On the other hand, the above technical solutions provided in the present specification can be implemented based on the existing hardware IOMMU and cache consistency protocol, without the need for new hardware, with low cost and high feasibility.
Detailed description will now be made to exemplary embodiments, examples of which are illustrated in the accompanying drawings. When the following description refers to the drawings, unless otherwise indicated, the same number in different drawings represent the same or similar element. The implementations described in the following exemplary embodiments do not represent all implementations consistent with the present specification. Rather, they are merely examples of apparatuses and methods consistent with some aspects of the present specification as recited in the appended claims.
The terms used in the present specification are for the purpose of describing particular embodiments only and are not intended to be limiting of the present specification. As used in the present specification and the appended claims, the singular forms “a,” “an,” and “said” are intended to include the plural forms as well, unless the context clearly indicates otherwise.
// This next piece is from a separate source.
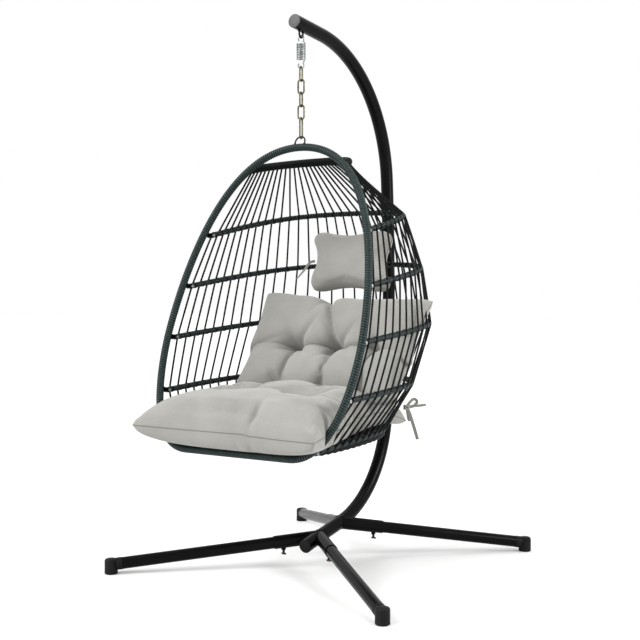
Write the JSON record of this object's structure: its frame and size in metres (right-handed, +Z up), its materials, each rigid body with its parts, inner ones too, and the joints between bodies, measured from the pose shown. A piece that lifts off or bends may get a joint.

It should be understood that the term “and/or” as used herein refers to and encompasses any and all possible combinations of one or more of the associated listed items.
It should be understood that although the terms “first”, “second”, “third”, etc. may be used in the present specification to describe various information, the information should not be limited to these terms. These terms are used only to distinguish information of the same type from one another. For example, first information may also be referred to as second information, and similarly, second information may also be referred to as first information, without departing from the scope of the present specification. The word “if” as used herein may be interpreted as “when” or “while” or “in response to determining,” depending on the context.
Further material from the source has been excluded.